The total cost function of a perfectly competitive firm is TC= 12+2q^2+4q. What is the firm's optimal quantity at a market price of $12? If over time, the firm could exit and not pay its fixed cost, what would the optimal quantity be?

Answer 1

In order to maximize profit a firm produces that quantity at which P = MC. If at that quantity P < AVC(i.e. fail to recover its variable cost) then firm will shut down in the short run.

Here, P = Price = 12, MC = Marginal Cost = d(TC)/dq = 4q + 4

Thus, Profit maximizing condition: P = MC => 12 = 4q + 4 => q = 2

Variable cost(VC) is the portion of TC which depends on Quantity(q).

So, VC = 2q² + 4q => AVC = Average Variable cost = VC/q = (2q² + 4q)/q = 2q + 4 and as calculated above q = 2 => AVC = 2*2 + 4 = 8 < 12. Thus P > AVC and thus it should not shut down and produce 2 units.

Thus, the firm's optimal quantity is 2 units.
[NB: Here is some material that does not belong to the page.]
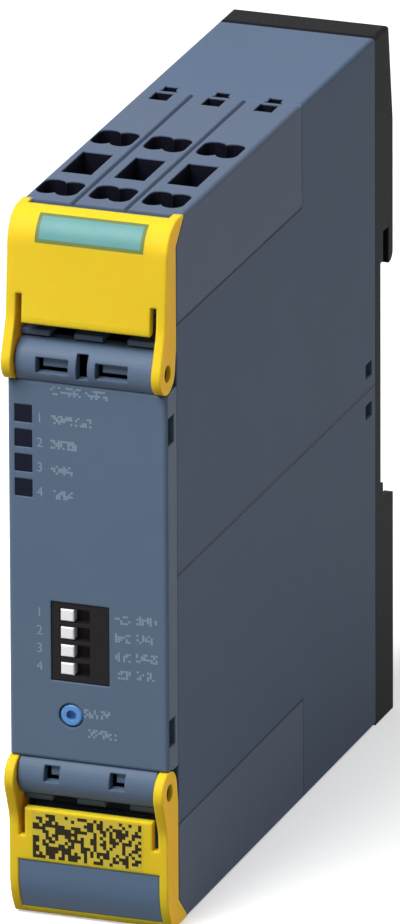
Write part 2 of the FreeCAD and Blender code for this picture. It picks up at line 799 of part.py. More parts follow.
def board_connector():
    """Socket that joins the two boards at a right angle."""
    left = main_board_x + board_thickness
    front = front_board_depth + front_board_thickness
    body = box(left, left + 3.4, front, main_board_front + 6, seam - 6, seam + 6)
    return body


def on_main_board(y0, y1, z0, z1, tall):
    left = main_board_x + board_thickness
    return box(left, left + tall, y0, y1, z0, z1)


def output_relay(level):
    relay = on_main_board(relay_front, relay_back, level - relay_breadth / 2,
                          level + relay_breadth / 2, relay_height)
    top = main_board_x + board_thickness + relay_height
    return relay.makeChamfer(relay_chamfer, [edge for edge in relay.Edges if edge.BoundBox.XMin > top - 0.01])


def power_transformer():
    """Ferrite core with the winding on its middle leg."""
    core_back = core_front + core_length
    middle = (core_front + core_back) / 2
    core = on_main_board(core_front, core_back, core_low, core_top, core_height)
    window = on_main_board(core_front + core_leg, core_back - core_leg, core_low - 1, core_top + 1,
                           core_height - core_leg)
    window = window.cut(on_main_board(middle - core_middle_leg / 2, middle + core_middle_leg / 2,
                                      core_low - 1, core_top + 1, core_height))
    window.translate(Vector(core_leg / 2, 0, 0))
    left = main_board_x + board_thickness + winding_height
    winding = Part.makeCylinder(winding_radius, core_top - core_low - 2, Vector(left, middle, core_low + 1),
                                Vector(0, 0, 1))
    return core.cut(window).fuse(winding).removeSplitter()


def filter_capacitor():
    left = main_board_x + board_thickness
    outline = round_points(capacitor_radius, *capacitor_centre, 0, 360, 24)
    wire = Part.makePolygon([Vector(left, y, z) for y, z in outline[:-1] + outline[:1]])
    return Part.Face(wire).extrude(Vector(relay_height, 0, 0))


def controller_chips():
    return [on_main_board(chip_back - chip_length, chip_back, level - chip_length / 2,
                          level + chip_length / 2, chip_height)
            for level in (seam + chip_reach, seam - chip_reach)]


def optocouplers():
    couplers = []
    for index in range(4):
        front = coupler_front + coupler_pitch * index
        couplers.append(on_main_board(front, front + coupler_length, coupler_low,
                                      coupler_low + coupler_breadth, coupler_height))
    return couplers


# ---------------------------------------------------------------- rail foot
def latch_room(gap):
    """Space for the latch and its travel; the gap is the running clearance round it."""
    low = -1.0
    stem_top = latch_nose_top + 1
    rails = wide_box(latch_rail_half + gap, latch_channel, latch_channel + latch_rail_depth + 2 * gap,
                     low, stem_top)
    stem = wide_box(latch_half + gap, latch_channel + latch_rail_depth, body_depth + 1, low, stem_top)
    nose = wide_box(latch_nose_half + gap, latch_nose_front - gap, body_depth + 1,
                    latch_nose_top - latch_nose_height - latch_travel - 2 * gap, stem_top)
    return rails.fuse([stem, nose])


def rear_base():
    bottom_lip = notch_bottom - 2.1
    outline = [(shell_back, 0), (shell_back, height), (foot_back - 0.4, height),
               (body_depth, height - foot_slope), (body_depth, hook_tip, 1.4),
               (rail_seat + hook_slot, hook_tip), (rail_seat + hook_slot, hook_top), (rail_seat, hook_top),
               (rail_seat, notch_top), (rail_floor, notch_top), (rail_floor, notch_bottom),
               (rail_seat, notch_bottom), (rail_seat, bottom_lip), (body_depth, bottom_lip - 0.6),
               (body_depth, 0)]
    base = side_prism(outline, -half, half)
    base = round_long_edges(base, height, edge_round)
    hollow = side_prism([(shell_back - 1, hook_top + foot_skin), (body_depth - foot_skin, hook_top + foot_skin),
                         (body_depth - foot_skin, height - foot_slope), (foot_back - 0.4 - foot_skin,
                                                                 height - foot_skin),
                         (shell_back - 1, height - foot_skin)], -half + foot_skin, half - foot_skin)
    base = base.cut(hollow).cut(latch_room(run_gap))
    ledge = box(-latch_window_half + 0.4, latch_window_half - 0.4, latch_channel - 0.5, body_depth - 0.8,
                latch_window_low + run_gap, latch_window_low + run_gap + ledge_height)
    outer = half - shell_wall - fit_gap
    inner = outer - clip_thickness
    pieces = [ledge]
    for side in (-1, 1):
        tongue = sorted((side * inner, side * outer))
        pieces.append(box(*tongue, snap_front - 2, shell_back, seam - 6, seam + 6))
        nose = sorted((side * outer, side * (half - snap_inset)))
        for level in (seam - snap_offset, seam + snap_offset):
            reach = snap_height / 2 - fit_gap
            pieces.append(box(*nose, snap_front + fit_gap, snap_front + snap_depth - fit_gap,
                              level - reach, level + reach))
    return base.fuse(pieces).removeSplitter()


def rail_latch():
    back = body_depth - 0.3
    nose_foot = latch_nose_top - latch_nose_height
    front = latch_channel + run_gap
    rails = wide_box(latch_rail_half, front, front + latch_rail_depth, latch_foot_level, nose_foot)
    stem = wide_box(latch_half, front, back, latch_foot_level, nose_foot + 0.5)
    nose = side_prism([(latch_nose_front, nose_foot), (latch_nose_front, latch_nose_top),
                       (latch_nose_front + 0.5, latch_nose_top), (back, latch_nose_top - 1.8),
                       (back, nose_foot)], -latch_nose_half, latch_nose_half)
    window = wide_box(latch_window_half, front - 1, back + 1, latch_window_low, latch_window_high)
    grip = wide_box(latch_half - 2, back - 0.6, back + 1, latch_foot_level - 1, latch_foot_level + 1.2)
    latch = rails.fuse([stem, nose]).cut([window, grip])
    return latch.removeSplitter()


def latch_spring():
    """Compression spring between the ledge on the foot and the top of the latch's window."""
    reach = spring_wire / 2
    low = latch_window_low + run_gap + ledge_height + reach
    high = latch_window_high - reach
    steps = spring_turns * spring_steps
    sections = []
    for step in range(steps + 1):
        angle = 2 * math.pi * step / spring_steps
        level = low + (high - low) * step / steps
        corners = []
        for out, up in ((-reach, -reach), (reach, -reach), (reach, reach), (-reach, reach), (-reach, -reach)):
            corners.append(Vector((spring_radius + out) * math.cos(angle),
                                  spring_depth + (spring_radius + out) * math.sin(angle), level + up))
        sections.append(Part.makePolygon(corners))
    return Part.makeLoft(sections, True, True)


# ---------------------------------------------------------------- export
def export():
    """Write every piece with the origin at the middle of the footprint."""
    eye_front = hinge_depth - eye_radius
    shift = -(eye_front + body_depth) / 2
    pieces = {
        "upper_housing": upper_housing(),
        "lower_housing": lower(housing_half()),
        "rear_base": rear_base(),
        "rail_latch": rail_latch(),
        "latch_spring": latch_spring(),
        "front_cover": front_cover(),
        "upper_terminal_block": terminal_block(),
        "lower_terminal_block": lower(terminal_block()),
        "upper_block_floor": block_floor(),
        "lower_block_floor": lower(block_floor()),
        "upper_current_bars": current_bars(),
        "lower_current_bars": [lower(bar) for bar in current_bars()],
        "upper_clamp_springs": clamp_springs(),
        "lower_clamp_springs": [lower(spring) for spring in clamp_springs()],
        "upper_plug_header": plug_header(),
        "lower_plug_header": lower(plug_header()),
        "upper_plug_pins": plug_pins(),
        "lower_plug_pins": [lower(pin) for pin in plug_pins()],
        "upper_terminal_cover": upper_cover(),
        "lower_terminal_cover": lower_cover(),
        "marking_plate": marking_plate(),
        "light_guides": light_guides(),
        "status_leds": status_leds(),
        "dip_switch": dip_switch(),
        "reset_button": reset_button(),
        "reset_switch": reset_switch(),
        "main_board": main_board(),
        "front_board": front_board(),
        "board_connector": board_connector(),
        "output_relay_1": output_relay(seam + relay_spacing / 2),
        "output_relay_2": output_relay(seam - relay_spacing / 2),
        "power_transformer": power_transformer(),
        "filter_capacitor": filter_capacitor(),
        "controller_chips": controller_chips(),
        "optocouplers": optocouplers(),
    }
    for index, level in enumerate(lever_levels()):
        pieces["dip_lever_%d" % (index + 1)] = dip_lever(level)
    os.makedirs("parts", exist_ok=True)
    for name, piece in pieces.items():
        shape = Part.Compound(piece) if isinstance(piece, list) else piece
        shape.translate(Vector(0, shift, 0))
        shape.exportStep("parts/%s.step" % name)


export()
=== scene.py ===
"""Looks for the slim safety relay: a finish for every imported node, its prints and label, lights and camera.

Lengths are in millimetres in the names and figures below, and turn to metres through mm().
"""
import json
import math

import bpy
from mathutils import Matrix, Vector


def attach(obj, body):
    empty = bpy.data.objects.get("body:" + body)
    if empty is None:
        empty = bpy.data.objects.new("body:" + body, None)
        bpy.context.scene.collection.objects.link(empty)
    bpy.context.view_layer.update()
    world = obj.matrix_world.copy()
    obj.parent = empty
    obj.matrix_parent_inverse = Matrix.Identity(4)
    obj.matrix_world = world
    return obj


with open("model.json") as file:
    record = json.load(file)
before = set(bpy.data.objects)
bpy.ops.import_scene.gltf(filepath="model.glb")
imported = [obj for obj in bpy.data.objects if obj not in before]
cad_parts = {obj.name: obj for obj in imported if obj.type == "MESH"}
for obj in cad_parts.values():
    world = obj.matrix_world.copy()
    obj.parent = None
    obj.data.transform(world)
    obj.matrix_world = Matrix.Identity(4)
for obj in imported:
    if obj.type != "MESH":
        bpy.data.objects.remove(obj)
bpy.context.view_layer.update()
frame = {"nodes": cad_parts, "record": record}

# ---------------------------------------------------------------- sizes shared with the solids
FRONT = -44.5                       # flat grey front, along Y
LOWER_COVER_FACE = FRONT - 0.4      # flat part of the lower cover
# outline of the upper cover's shoulder, as (behind the front, level), and the radius of its bend
SHOULDER = {"foot": (-0.35, 84.9), "corner": (0.8, 100.0), "lip": (5.0, 100.0), "bend": 4.5}
LEVER_LEVELS = (44.01, 41.47, 38.93, 36.39)
WINDOW_LEVELS = (72.0, 68.5, 65.0, 61.5)
MIDDLE_COLUMN = -0.35               # middle row of terminals, along X
PITCH = 7.5                         # one terminal to the next
SEAM = 50.0                         # level where the two halves meet
DECK_LEVEL = 35.45                  # joint under a terminal block, above and below the seam
BLOCK_BACK = FRONT + 54.05          # joint behind a terminal block
HINGE_LEVEL = 29.7                  # middle of the hinge pins, above and below the seam
HINGE_DEPTH = 44.0                  # middle of the hinge pins, ahead of the enclosure's middle
PIN_REACH = 1.25                    # just over the radius of a hinge pin
PIN_END = 9.5                       # the ends of the pins lie further out than this
ARM_SIDE = 10.4                     # the outer sides of the covers' arms lie further out than this
MOUTH_TOP = 49.96                   # from the seam: where the painted shade in an opening starts
MOUTH_DARK = 49.75                  # from the seam: where the painted shade in an opening is fully dark
JOINT_LINE = 0.24                   # half of the shadow line between two pieces


def mm(*values):
    """Millimetres to metres."""
    metres = tuple(value / 1000 for value in values)
    return metres if len(metres) > 1 else metres[0]


def linear(code):
    """sRGB hex to the linear colour that shaders take."""
    parts = [int(code[index:index + 2], 16) / 255 for index in (1, 3, 5)]
    colour = tuple(part / 12.92 if part <= 0.04045 else ((part + 0.055) / 1.055) ** 2.4 for part in parts)
    return colour + (1,)


def add(tree, kind, inputs=None, **settings):
    """Add one node with its settings, and a value or a link on each named input."""
    made = tree.nodes.new(kind)
    for name, value in settings.items():
        setattr(made, name, value)
    for name, value in (inputs or {}).items():
        if isinstance(value, bpy.types.NodeSocket):
            tree.links.new(value, made.inputs[name])
        else:
            made.inputs[name].default_value = value
    return made


def new_material(name):
    """Empty material and its tree."""
    material = bpy.data.materials.new(name)
    material.use_nodes = True
    material.node_tree.nodes.clear()
    return material, material.node_tree


def surface_of(material):
    """The material's main surface node."""
    return next(node for node in material.node_tree.nodes if node.type == "BSDF_PRINCIPLED")


def tint_where(material, factor, colour):
    """Mix one more colour into a finished material by the factor."""
    base = surface_of(material).inputs["Base Color"]
    tinted = add(material.node_tree, "ShaderNodeMix", {"Factor": factor, "A": base.links[0].from_socket,
                                                       "B": linear(colour)}, data_type="RGBA")
    material.node_tree.links.new(tinted.outputs["Result"], base)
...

At profit maximizing quantity q = 2 and thus Profit = TR - TC where TR = Total Revenue = P*q = 12*2 = 24

=> Profit = P*q - (12 + 2q² + 4q) = 12*2 - (12 + 2*2² + 4*2) = -4 < 0

Thus he is incurring a Loss.

If it exit the market it is given that he will not have to pay any fixed cost and and it will not producing any quantity, Variable cost will also be 0 and thus Total Cost = 0.Also as Quantity = 0, Total revenue will also 0. Hence If it exits its profit = TR - TC = 0 - 0 = 0 which is greater than if it produces. Thus over time he should exit and produce 0 units(i.e. do not produce).

Hence, over time the optimal quantity will be 0 units